Fired Vancouver school board trustee speaks at KPU

Patti Bacchus, one of nine Vancouver School Board trustees fired in October 2016 by Education Minister Mike Bernier for not passing a balanced budget, was at Kwantlen to talk about education issues.

The school trustees were fired after rejecting $25 million in budget cuts and the possible closure of 11 schools in the city.

Bacchus was elected with the Vision Vancouver slate in 2008 and had been fighting Christy Clarke’s Liberals over budget cuts. She said the cuts and the possibility of school closures were too much for her and the parents that she was representing.

During an interview, Bacchus was asked how she felt about public money being directed to private schools and whether this money would have been beneficial to the VSB. She said that that money would have been beneficial, but would not have covered the immediate problems. Many of the schools in Vancouver are either dilapidated or facing concerns, such  failing to meet regulations and building codes.

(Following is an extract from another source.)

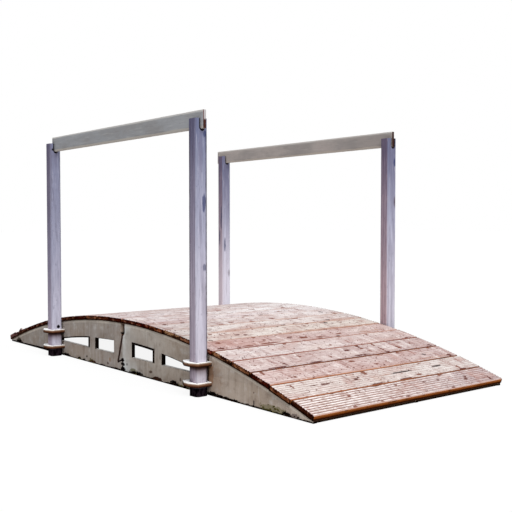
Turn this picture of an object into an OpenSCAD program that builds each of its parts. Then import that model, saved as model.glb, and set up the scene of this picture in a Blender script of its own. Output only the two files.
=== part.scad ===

Independent schools receive anywhere between 35 and 50 per cent per student funding when compared to public schools, but private schools receive no funding for capital spending, construction or maintenance of facilities. Bacchus said that if the government were to cut funding for all private institutions, it would be smaller independent and religious schools that would be forced to close. Those students whose parents now can’t afford to send them to those institutions would migrate into public schools, where the government would cover the full cost of that student and thus spend more.

Bacchus said it pains her to drive past elite schools such as St. George School for boys in Vancouver, where tuition is $20,000 a year, and then see schools that are struggling to find funding for textbooks. She said she would love to see funding directed to schools or school districts that need it the most. Bacchus said while she may not be in a favor of a complete overhaul of private schools receiving government funding, she is against private schools advising parents on how to claim tuition on their taxes.

Pete McMartin from the Vancouver Sun did an investigative piece revealing that religious-based schools that receive a charitable tax number were issuing tax receipts for deductions on tuition fees.

Revenue Canada does not categorize lunch, recess and after-school activities as education at private schools and thus Revenue Canada grants $3,600 in annual child-care deductions that can be received until the child is 16. The National Observer obtained a letter sent to parents by St. Georges School for boys advising them on this process, which inevitably Christy Clarke received, as her son attends this school.

Bacchus said that as much as she would love to see more funding for all school boards, she would much rather see facilities being up to proper safety standards first. Bacchus then said all provincial political parties usually avoid this discussion as B.C. has the largest number of private schools in Canada, and this issue could impede their chances for re-election.